Agora está chovendo mais que nunca

Dia de chuva. Não, noite de chuva! Intensa. Como a semana. Hoje faz exatamente uma semana em que um estalo foi disparado em nossas cabeças, a família toda ficou em alerta – e ainda estamos. Mas, sabemos, o alerta - qualquer alerta - para qual nós despertemos, não nos impede, ou melhor, não nos permite que paremos as nossas vidas.

E hoje, aniversário de uma de nós, assim como terça e sábado aniversários de outras duas, é mais um dos dias para nos lembrar que a vida continua, o tempo passa e mais uma idade se completa. E o que fazemos com aquele alerta martelando em nosso juízos? Ele continua, decerto. E é alerta porque não nos explica o certo. Nem o errado. Assim o é também porque não o entendemos. Se assim não fosse, não seria um alerta.

No entanto, desconfio que nem sempre, nem todos, ao depararmos com aquilo que não sabemos, sejamos capazes de despertar. Percebo aí que nem sempre o alerta toca. É aquele período em que os sabores das instigações, das divagações, das apurações tornam-se tão ácidos e corrosivos que é melhor quedar-se no deleite do doce sabor da ignorância silente, muda, cega; da ignorância que, por não nos tirar da zona de conforto, não nos compromete.
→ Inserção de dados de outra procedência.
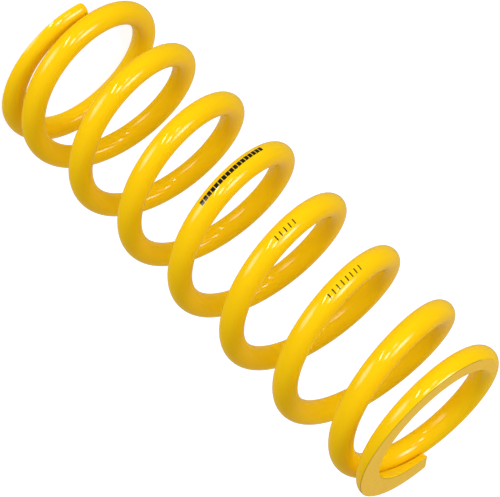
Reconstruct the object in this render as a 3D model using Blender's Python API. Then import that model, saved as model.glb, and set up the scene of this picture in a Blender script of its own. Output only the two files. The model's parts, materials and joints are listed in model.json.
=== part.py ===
"""Coil spring of a motorcycle rear shock absorber: round wire, right-hand wound, ends closed and ground.

The real spring is one wire. Here it is divided where it is free to flex, so that it can be squeezed:
a closed coil at each end, and between them quarter turns of active wire. Each quarter slides along the
spring's axis, and all of them slide by the same step. The cuts lie in planes through the axis, so
neighbours never meet as they slide.

The origin is the centre of the lower ground face, the spring's axis is +Z, and sizes are in metres.
"""

import math
from typing import NamedTuple

import bmesh
import bpy
from mathutils import Vector

MM = 0.001

# Driving dimensions
WIRE_DIAMETER = 10.65 * MM
COIL_RADIUS = 36.35 * MM  # from the axis to the middle of the wire, in the active coils
PITCH = 34.3 * MM  # rise per turn of the active coils
TURNS = 8.53  # from tip to tip
LOWER_TIP_ANGLE = math.radians(237.5)  # about +Z, from +X
CUT_GAP = 0.3 * MM  # least space between neighbouring lengths of wire
QUARTER = math.radians(90)  # the cuts are at whole multiples of this angle


class ClosedEnd(NamedTuple):
    """How the wire runs at one end. Places along the wire are counted in turns from the tip."""

    tip_height: float  # from the ground face to the middle of the wire at the tip
    tip_clearance: float  # between the tip and the coil over it
    opens_at: float  # middle of the stretch where the pitch opens
    opens_over: float  # length of that stretch
    pull_in: float  # how much smaller the closed coil's radius is
    pull_in_ends_at: float  # middle of the stretch where the radius comes back
    pull_in_ends_over: float  # length of that stretch
    closed_turns: float  # the least length of wire that doesn't flex


LOWER_END = ClosedEnd(
    tip_height=-0.85 * MM,
    tip_clearance=0.5 * MM,
    opens_at=1.0,
    opens_over=0.87,
    pull_in=0.5 * MM,
    pull_in_ends_at=0.88,
    pull_in_ends_over=0.67,
    closed_turns=1.3,
)
UPPER_END = ClosedEnd(
    tip_height=-1.55 * MM,
    tip_clearance=0.35 * MM,
    opens_at=0.97,
    opens_over=0.63,
    pull_in=1.4 * MM,
    pull_in_ends_at=1.25,
    pull_in_ends_over=0.3,
    closed_turns=1.3,
)

# Facets
SIDES = 16  # around the wire
FACET_ANGLE = math.radians(15)  # along the coil

YELLOW = (0.91, 0.55, 0.01, 1.0)
ROUGHNESS = 0.28


def clamped(value):
    return min(max(value, 0.0), 1.0)


def smooth_step(value):
    value = clamped(value)
    return value * value * (3 - 2 * value)


def opened(turns, end):
    """Turns of open pitch gained over the first `turns` turns: the integral of a smooth step."""
    start = end.opens_at - end.opens_over / 2
    part = clamped((turns - start) / end.opens_over)
    beyond = max(turns - start - end.opens_over, 0.0)
    return end.opens_over * (part**3 - part**4 / 2) + beyond


def closed_pitch(end):
    """The rise per turn at the tip that leaves the tip its clearance under the next coil."""
    first = opened(1.0, end)
    return (WIRE_DIAMETER + end.tip_clearance - PITCH * first) / (1 - first)


def rise(turns, end):
    """How far the middle of the wire has risen from the tip."""
    slow = closed_pitch(end)
    return slow * turns + (PITCH - slow) * opened(turns, end)


def pulled_in(turns, end):
    start = end.pull_in_ends_at - end.pull_in_ends_over / 2
    return end.pull_in * (1 - smooth_step((turns - start) / end.pull_in_ends_over))


MIDDLE = TURNS / 2
LOWER_HALF = LOWER_END.tip_height + rise(MIDDLE, LOWER_END)
UPPER_HALF = UPPER_END.tip_height + rise(MIDDLE, UPPER_END)
LENGTH = LOWER_HALF + UPPER_HALF


def turns_at(angle):
    return (angle - LOWER_TIP_ANGLE) / math.tau


def centre_at(angle):
    """The radius and height of the middle of the wire, where the wire has turned to this angle."""
    turns = turns_at(angle)
    radius = COIL_RADIUS - pulled_in(turns, LOWER_END) - pulled_in(TURNS - turns, UPPER_END)
    if turns < MIDDLE:
        height = LOWER_END.tip_height + rise(turns, LOWER_END)
    else:
        height = LENGTH - UPPER_END.tip_height - rise(TURNS - turns, UPPER_END)
    return radius, height


def section(angle):
    """The wire cut by the plane through the axis at this angle: a ring of points, taller than it is wide."""
    radius, height = centre_at(angle)
    step = math.radians(0.5)
    slope = (centre_at(angle + step)[1] - centre_at(angle - step)[1]) / (2 * step * radius)
    half_width = WIRE_DIAMETER / 2
    half_height = half_width * math.hypot(1, slope)
    outward = Vector((math.cos(angle), math.sin(angle), 0))
    ring = []
    for side in range(SIDES):
        around = math.tau * side / SIDES
        out = radius + half_width * math.cos(around)
        ring.append(outward * out + Vector((0, 0, height + half_height * math.sin(around))))
    return ring


def facet_angles(start, stop):
    """The start, every whole facet angle between, and the stop."""
    first = math.floor(start / FACET_ANGLE) + 1
    last = math.ceil(stop / FACET_ANGLE) - 1
    return [start] + [step * FACET_ANGLE for step in range(first, last + 1)] + [stop]


def wire_mesh(start, stop):
    """A closed length of wire between two angles."""
    mesh = bmesh.new()
    rings = []
    for angle in facet_angles(start, stop):
        rings.append([mesh.verts.new(point) for point in section(angle)])
    for here, there in zip(rings, rings[1:]):
        for side in range(SIDES):
            after = (side + 1) % SIDES
            mesh.faces.new((here[side], there[side], there[after], here[after]))
    mesh.faces.new(rings[0])
    mesh.faces.new(reversed(rings[-1]))
    return mesh


def grind(mesh, height, facing):
    """Takes off the wire beyond a level plane, and closes it with a flat face."""
    level = Vector((0, 0, height))
    everything = mesh.verts[:] + mesh.edges[:] + mesh.faces[:]
    cut = bmesh.ops.bisect_plane(
        mesh, geom=everything, plane_co=level, plane_no=facing, clear_outer=True
    )
    edges = [item for item in cut["geom_cut"] if isinstance(item, bmesh.types.BMEdge)]
    bmesh.ops.triangle_fill(mesh, edges=edges, normal=facing, use_beauty=True)


def powder_coat(name):
    material = bpy.data.materials.new(name + "_powder_coat")
    material.use_nodes = True
    shader = material.node_tree.nodes["Principled BSDF"]
    shader.inputs["Base Color"].default_value = YELLOW
    shader.inputs["Roughness"].default_value = ROUGHNESS
    shader.inputs["Metallic"].default_value = 0.0
    return material


def add_wire(name, mesh):
    bmesh.ops.recalc_face_normals(mesh, faces=mesh.faces[:])
    data = bpy.data.meshes.new(name)
    mesh.to_mesh(data)
    mesh.free()
    data.shade_smooth()
    data.set_sharp_from_angle(angle=math.radians(40))
    data.materials.append(powder_coat(name))
    wire = bpy.data.objects.new(name, data)
    bpy.context.scene.collection.objects.link(wire)
    return wire


def clear_scene():
    for item in list(bpy.data.objects):
        bpy.data.objects.remove(item, do_unlink=True)


def build():
    clear_scene()
    up = Vector((0, 0, 1))
    upper_tip_angle = LOWER_TIP_ANGLE + TURNS * math.tau
    half_cut = CUT_GAP / 2 / (COIL_RADIUS - WIRE_DIAMETER / 2)
    first_cut = math.ceil((LOWER_TIP_ANGLE + LOWER_END.closed_turns * math.tau) / QUARTER)
    last_cut = math.floor((upper_tip_angle - UPPER_END.closed_turns * math.tau) / QUARTER)

    lower = wire_mesh(LOWER_TIP_ANGLE, first_cut * QUARTER - half_cut)
    grind(lower, 0.0, -up)
    add_wire("lower_end_coil", lower)

    for index, cut in enumerate(range(first_cut, last_cut)):
        name = f"coil_{index // 4 + 1}_quarter_{index % 4 + 1}"
        add_wire(name, wire_mesh(cut * QUARTER + half_cut, (cut + 1) * QUARTER - half_cut))

    upper = wire_mesh(last_cut * QUARTER + half_cut, upper_tip_angle)
    grind(upper, LENGTH, up)
    add_wire("upper_end_coil", upper)


build()
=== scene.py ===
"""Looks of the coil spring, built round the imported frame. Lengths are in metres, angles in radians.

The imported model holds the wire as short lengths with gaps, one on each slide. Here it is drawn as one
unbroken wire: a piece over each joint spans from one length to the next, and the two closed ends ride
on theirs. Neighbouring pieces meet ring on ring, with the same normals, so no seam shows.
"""

import json
import math
from typing import NamedTuple

import bpy
import numpy as np
from mathutils import Matrix, Vector

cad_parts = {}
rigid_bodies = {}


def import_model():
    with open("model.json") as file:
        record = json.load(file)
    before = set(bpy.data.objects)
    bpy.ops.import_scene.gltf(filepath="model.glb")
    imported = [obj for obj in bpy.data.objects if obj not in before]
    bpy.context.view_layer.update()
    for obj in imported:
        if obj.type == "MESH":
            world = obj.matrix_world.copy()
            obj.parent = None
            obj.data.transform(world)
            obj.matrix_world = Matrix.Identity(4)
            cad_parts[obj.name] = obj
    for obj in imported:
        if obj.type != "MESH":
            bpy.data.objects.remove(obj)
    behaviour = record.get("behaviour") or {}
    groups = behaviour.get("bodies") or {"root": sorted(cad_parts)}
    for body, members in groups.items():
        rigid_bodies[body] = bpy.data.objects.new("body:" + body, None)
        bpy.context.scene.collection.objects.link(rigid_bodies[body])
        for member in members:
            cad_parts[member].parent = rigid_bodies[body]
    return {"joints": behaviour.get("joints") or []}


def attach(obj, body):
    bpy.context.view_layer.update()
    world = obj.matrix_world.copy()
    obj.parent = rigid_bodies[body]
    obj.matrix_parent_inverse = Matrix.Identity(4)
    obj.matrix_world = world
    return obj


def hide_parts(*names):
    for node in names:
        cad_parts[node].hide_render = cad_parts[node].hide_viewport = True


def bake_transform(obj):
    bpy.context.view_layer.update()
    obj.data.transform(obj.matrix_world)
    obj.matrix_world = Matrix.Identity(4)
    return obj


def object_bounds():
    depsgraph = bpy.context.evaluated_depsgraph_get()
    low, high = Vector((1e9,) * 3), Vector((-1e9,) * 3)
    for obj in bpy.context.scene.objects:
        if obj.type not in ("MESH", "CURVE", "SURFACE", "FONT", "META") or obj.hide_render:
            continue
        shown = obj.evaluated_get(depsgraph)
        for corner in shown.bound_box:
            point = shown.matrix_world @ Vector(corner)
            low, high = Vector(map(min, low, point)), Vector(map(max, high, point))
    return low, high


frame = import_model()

CAD_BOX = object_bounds()
MM = 0.001

# The winding, as in the CAD model
WIRE_DIAMETER = 10.65 * MM
COIL_RADIUS = 36.35 * MM
PITCH = 34.3 * MM
TURNS = 8.53
LOWER_TIP_ANGLE = math.radians(237.5)
UPPER_TIP_ANGLE = LOWER_TIP_ANGLE + TURNS * math.tau
FIRST_CUT = math.radians(720)
QUARTER = math.radians(90)
LOWER_FACE = CAD_BOX[0].z
UPPER_FACE = CAD_BOX[1].z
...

E então, agora a chuva caindo, depois de tantas emoções, depois de tanto tempo sem escrever num blog, depois de tantas lembranças vindo à tona, tantas surpresas, tantos desafios, tanto sentimento envolvido, eu aqui descansando, ouvindo o barulho da chuva, meditando a respeito da avalanche que nos tomou de sobressalto essa semana, peguei-me pensando o quão perigoso é essa zona do não-saber e, talvez, o quão perigoso também o é aqueloutra que a tudo quer decifrar.

E, como nada é por acaso, toca uma música que, por mais boba que pareça, muito me toca. Ouço Rhiana cantar “

now is rainning more than never

(agora que está chovendo mais do que nunca)

know that we’ll still have each other

(saiba que ainda teremos um ao outro)

you can stand under my umbrella

(você pode ficar sob meu guarda-chuva)

you can stand under my umbrella

(você pode ficar sob meu guarda-chuva)

A cantora, no contexto da música, refere-se à cumplicidade de um casal, em que ela devota amizade, lealdade e compromete-se com a acolhida do parceiro sempre que ele precisar: “you can stand under my umbrella”, onde podemos entender “umbrella” como o abrigo protetor e seguro com que o outro pode contar.

Outrora citei essa música no flog, mas na versão (a que uma amiga tem aversão) mal traduzida do inglês. E isso foi apenas porque a ouvi muito durante o São João ou porque me marcou bastante, por eu não eu ter, à época, um alguém assim como a personagem da música se dispõe a ser.


Hoje a interpretação, com certeza, foi outra. Não apenas por existir – ainda bem!- um alguém assim em minha vida amorosa, mas por entender a música, o guarda-chuva, como sendo a sombrinha, o grande, o imenso, o imprescindível e insubstituível abrigo em que sempre buscamos todos acolhermo-nos mutuamente: o nosso amor em família.

A sombrinha é, na verdade, uma “sombrona”, a grande sombra de uma árvore linda, frondosa e frutífera, com que sempre – e apesar de todas (e tantas!) discordâncias e diferenças – pudemos e podemos contar.

E então eu me lembrei do dono do restaurante em que almoço diariamente virar para mim (ao perceber provavelmente sinais de cansaço) e, simpático perguntar: “E você, moça, está feliz?” No que eu respondi e devolvi o sorriso: “Não. Não estou. Eu sou!”

E muito, apesar de todo e qualquer pesar. Nada é, pois, tão pesado quando se tem um bom guarda-chuva (e outras tantas coisas) para se acolher.

P.S. Texto escrito no dia do aniversário de Sanda, numa noite de inspiração chuvosa. E porque saí para  comemorar, terminou quase esquecido. Mas não sem tempo de postá-lo hoje que o tempo secou.